* _YOUR GOAL_
In the listing that follows, locate the line containing "Model this object" and the line containing "# step lays". Retype exactly those two lines and every line between them, and nothing more.

[Stored data entries]

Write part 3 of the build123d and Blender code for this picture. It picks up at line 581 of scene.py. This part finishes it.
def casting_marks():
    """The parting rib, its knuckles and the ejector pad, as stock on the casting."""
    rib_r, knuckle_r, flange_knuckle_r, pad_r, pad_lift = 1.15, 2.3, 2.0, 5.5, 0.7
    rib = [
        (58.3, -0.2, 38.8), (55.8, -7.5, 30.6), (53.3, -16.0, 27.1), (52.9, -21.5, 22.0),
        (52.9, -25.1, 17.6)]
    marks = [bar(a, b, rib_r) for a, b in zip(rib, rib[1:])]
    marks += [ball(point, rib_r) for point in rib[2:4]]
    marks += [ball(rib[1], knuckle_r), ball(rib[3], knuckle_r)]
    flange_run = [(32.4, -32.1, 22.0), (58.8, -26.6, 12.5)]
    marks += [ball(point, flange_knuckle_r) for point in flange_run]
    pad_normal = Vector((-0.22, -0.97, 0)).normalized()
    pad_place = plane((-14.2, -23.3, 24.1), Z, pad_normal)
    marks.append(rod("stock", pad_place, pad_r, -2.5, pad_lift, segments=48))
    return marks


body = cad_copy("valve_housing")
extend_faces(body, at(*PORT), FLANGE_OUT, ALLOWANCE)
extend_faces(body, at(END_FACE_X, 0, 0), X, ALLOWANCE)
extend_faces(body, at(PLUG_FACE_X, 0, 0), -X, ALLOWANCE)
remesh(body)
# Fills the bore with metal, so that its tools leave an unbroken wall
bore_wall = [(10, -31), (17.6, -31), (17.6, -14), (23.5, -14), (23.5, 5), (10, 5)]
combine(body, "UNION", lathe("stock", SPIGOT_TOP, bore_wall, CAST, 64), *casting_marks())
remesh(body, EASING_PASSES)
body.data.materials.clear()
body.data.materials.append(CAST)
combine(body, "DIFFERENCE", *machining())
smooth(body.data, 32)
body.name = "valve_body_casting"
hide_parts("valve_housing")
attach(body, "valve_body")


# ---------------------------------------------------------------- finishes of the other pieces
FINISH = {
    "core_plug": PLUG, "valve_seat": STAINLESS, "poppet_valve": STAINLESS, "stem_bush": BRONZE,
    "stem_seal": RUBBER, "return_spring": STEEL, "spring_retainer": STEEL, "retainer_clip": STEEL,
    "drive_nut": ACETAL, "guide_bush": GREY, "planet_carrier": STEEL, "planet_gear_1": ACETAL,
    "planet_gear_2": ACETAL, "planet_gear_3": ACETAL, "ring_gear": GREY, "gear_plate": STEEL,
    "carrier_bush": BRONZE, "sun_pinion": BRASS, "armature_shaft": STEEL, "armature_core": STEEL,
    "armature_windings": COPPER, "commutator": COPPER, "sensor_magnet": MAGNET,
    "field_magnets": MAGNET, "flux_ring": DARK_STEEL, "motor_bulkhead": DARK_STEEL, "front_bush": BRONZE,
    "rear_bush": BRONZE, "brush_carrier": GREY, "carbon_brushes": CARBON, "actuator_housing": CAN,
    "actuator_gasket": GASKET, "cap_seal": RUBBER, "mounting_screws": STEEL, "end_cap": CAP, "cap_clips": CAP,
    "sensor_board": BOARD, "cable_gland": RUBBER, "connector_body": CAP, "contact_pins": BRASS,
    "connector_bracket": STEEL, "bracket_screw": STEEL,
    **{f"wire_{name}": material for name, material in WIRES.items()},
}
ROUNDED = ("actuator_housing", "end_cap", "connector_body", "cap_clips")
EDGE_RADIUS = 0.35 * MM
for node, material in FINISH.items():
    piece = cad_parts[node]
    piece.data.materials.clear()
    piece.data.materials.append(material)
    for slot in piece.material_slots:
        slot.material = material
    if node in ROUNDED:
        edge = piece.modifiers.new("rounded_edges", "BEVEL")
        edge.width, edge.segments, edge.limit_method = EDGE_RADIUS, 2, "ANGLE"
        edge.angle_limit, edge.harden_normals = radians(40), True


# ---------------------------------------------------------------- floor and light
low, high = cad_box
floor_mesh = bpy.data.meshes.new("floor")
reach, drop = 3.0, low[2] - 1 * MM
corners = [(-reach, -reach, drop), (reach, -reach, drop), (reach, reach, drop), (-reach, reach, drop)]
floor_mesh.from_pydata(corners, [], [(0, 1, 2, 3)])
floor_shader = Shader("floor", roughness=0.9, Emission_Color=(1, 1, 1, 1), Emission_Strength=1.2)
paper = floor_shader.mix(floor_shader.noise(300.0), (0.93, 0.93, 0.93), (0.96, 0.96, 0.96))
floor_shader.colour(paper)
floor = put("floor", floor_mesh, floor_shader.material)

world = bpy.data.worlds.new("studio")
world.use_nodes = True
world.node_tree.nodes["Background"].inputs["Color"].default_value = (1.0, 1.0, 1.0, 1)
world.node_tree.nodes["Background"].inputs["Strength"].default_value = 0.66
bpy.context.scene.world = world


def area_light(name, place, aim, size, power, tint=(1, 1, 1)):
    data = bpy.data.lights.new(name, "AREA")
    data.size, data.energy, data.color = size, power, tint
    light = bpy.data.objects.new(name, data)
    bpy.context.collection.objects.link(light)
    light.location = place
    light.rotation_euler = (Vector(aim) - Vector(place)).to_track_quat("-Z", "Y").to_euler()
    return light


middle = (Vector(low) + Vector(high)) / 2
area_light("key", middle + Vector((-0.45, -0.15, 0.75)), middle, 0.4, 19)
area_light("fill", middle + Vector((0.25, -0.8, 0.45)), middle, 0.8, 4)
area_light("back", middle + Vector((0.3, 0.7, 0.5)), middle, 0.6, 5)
...
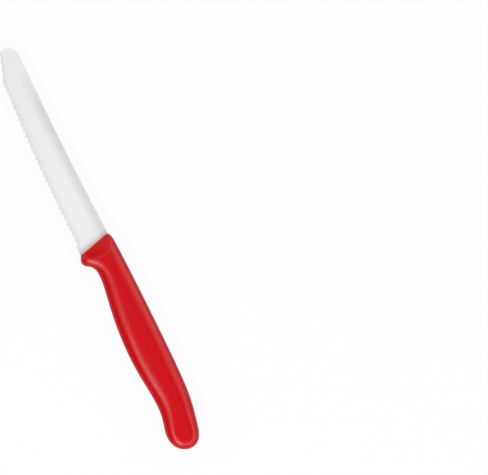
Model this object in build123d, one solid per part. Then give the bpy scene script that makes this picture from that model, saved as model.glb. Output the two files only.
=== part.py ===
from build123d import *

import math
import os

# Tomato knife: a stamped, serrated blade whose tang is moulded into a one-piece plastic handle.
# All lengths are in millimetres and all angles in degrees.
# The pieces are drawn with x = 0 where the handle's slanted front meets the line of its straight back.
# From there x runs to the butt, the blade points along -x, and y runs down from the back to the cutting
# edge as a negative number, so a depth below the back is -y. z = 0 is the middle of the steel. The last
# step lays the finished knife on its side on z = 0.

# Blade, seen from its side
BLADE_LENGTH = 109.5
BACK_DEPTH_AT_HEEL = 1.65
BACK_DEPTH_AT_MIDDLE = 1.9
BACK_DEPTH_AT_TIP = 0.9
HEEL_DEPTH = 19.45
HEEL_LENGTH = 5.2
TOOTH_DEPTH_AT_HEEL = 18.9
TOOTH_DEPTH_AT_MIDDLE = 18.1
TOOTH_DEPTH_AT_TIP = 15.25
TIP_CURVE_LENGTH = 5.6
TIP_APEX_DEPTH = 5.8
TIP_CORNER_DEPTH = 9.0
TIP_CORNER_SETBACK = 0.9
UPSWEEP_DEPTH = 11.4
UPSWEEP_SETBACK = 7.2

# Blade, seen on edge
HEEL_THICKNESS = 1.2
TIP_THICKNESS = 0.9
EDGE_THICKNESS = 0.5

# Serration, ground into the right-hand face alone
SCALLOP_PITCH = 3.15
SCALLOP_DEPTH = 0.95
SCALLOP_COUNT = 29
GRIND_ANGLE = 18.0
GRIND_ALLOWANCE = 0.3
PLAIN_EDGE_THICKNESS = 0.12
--
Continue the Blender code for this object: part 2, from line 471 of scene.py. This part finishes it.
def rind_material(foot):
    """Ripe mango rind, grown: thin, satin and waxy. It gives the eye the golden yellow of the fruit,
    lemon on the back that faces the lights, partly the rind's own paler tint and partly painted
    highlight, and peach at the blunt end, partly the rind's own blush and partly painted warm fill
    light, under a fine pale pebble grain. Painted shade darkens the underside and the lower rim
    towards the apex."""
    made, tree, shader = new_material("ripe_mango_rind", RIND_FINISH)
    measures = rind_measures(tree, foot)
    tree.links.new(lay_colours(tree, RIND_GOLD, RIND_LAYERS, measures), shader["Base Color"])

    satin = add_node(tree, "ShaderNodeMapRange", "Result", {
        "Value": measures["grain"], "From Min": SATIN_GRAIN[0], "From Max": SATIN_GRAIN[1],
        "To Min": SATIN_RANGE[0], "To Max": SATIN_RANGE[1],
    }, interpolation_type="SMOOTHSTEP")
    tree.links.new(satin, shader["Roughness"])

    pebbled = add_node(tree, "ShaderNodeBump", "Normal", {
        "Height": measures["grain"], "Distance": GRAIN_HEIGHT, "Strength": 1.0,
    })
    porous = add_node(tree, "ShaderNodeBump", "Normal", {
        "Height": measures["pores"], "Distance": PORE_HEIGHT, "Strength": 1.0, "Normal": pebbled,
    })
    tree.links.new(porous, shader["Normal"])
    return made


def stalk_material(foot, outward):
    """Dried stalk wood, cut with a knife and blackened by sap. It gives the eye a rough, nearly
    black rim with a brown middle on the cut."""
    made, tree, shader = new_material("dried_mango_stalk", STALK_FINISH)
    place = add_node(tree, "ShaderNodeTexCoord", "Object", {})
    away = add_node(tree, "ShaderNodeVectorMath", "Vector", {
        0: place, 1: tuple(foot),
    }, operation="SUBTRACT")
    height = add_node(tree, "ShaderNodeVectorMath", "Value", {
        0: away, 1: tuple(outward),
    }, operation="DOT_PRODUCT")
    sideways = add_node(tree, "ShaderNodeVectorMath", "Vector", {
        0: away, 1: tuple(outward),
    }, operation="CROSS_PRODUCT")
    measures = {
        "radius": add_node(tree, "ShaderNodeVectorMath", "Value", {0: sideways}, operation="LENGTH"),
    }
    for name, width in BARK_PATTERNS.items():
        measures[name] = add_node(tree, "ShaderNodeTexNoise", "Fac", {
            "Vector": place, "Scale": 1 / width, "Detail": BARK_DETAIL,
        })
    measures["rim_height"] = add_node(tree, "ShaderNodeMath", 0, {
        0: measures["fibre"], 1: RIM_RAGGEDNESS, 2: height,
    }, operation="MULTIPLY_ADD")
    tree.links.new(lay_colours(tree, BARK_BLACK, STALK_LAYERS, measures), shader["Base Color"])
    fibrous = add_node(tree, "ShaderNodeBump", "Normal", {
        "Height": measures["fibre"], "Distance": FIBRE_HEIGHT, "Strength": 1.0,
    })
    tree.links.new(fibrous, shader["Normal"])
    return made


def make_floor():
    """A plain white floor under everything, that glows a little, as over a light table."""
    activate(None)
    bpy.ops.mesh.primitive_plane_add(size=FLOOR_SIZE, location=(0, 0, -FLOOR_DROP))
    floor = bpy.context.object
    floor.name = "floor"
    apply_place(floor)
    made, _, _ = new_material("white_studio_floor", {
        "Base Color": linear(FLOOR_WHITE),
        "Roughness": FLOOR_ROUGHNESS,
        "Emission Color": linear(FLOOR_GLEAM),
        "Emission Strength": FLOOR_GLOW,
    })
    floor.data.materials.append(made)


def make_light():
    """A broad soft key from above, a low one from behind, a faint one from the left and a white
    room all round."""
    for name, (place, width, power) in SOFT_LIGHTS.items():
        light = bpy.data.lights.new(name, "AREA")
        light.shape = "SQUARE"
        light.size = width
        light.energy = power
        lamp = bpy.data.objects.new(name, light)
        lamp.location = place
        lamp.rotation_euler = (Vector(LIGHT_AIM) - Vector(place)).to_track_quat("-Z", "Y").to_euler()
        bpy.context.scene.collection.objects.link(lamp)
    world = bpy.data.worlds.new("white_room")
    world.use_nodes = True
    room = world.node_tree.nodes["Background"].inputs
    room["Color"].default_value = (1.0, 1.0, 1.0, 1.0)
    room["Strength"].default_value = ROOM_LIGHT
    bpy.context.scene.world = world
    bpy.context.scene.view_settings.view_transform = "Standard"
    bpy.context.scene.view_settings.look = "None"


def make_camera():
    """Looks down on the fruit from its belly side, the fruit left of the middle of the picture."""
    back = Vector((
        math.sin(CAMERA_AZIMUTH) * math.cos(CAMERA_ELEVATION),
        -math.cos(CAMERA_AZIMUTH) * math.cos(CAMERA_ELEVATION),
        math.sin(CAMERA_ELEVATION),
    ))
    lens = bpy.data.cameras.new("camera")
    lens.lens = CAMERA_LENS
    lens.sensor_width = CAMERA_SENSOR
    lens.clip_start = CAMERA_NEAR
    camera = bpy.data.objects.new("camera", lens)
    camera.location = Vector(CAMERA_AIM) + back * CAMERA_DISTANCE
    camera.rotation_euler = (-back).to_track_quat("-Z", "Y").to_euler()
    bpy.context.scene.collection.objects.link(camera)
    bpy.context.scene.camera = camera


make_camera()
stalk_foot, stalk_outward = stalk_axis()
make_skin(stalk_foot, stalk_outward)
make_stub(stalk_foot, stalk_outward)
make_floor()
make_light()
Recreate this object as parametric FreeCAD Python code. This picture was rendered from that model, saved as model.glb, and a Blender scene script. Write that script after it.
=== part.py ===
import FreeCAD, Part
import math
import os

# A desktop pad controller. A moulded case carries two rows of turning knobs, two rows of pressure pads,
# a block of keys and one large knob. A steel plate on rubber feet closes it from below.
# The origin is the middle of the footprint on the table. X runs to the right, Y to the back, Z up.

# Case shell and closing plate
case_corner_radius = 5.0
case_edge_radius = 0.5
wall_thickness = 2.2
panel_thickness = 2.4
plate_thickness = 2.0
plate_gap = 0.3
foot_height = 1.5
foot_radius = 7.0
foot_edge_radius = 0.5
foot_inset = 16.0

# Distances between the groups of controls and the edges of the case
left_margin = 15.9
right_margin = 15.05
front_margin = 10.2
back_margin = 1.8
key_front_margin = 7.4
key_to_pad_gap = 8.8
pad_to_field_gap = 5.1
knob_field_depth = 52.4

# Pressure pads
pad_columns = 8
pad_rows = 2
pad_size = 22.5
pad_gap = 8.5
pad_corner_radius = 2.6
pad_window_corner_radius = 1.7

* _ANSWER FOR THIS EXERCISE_
Model this object in build123d, one solid per part. Then give the bpy scene script that makes this picture from that model, saved as model.glb. Output the two files only.
=== part.py ===
from build123d import *

import math
import os

# Tomato knife: a stamped, serrated blade whose tang is moulded into a one-piece plastic handle.
# All lengths are in millimetres and all angles in degrees.
# The pieces are drawn with x = 0 where the handle's slanted front meets the line of its straight back.
# From there x runs to the butt, the blade points along -x, and y runs down from the back to the cutting
# edge as a negative number, so a depth below the back is -y. z = 0 is the middle of the steel. The last
# step lays the finished knife on its side on z = 0.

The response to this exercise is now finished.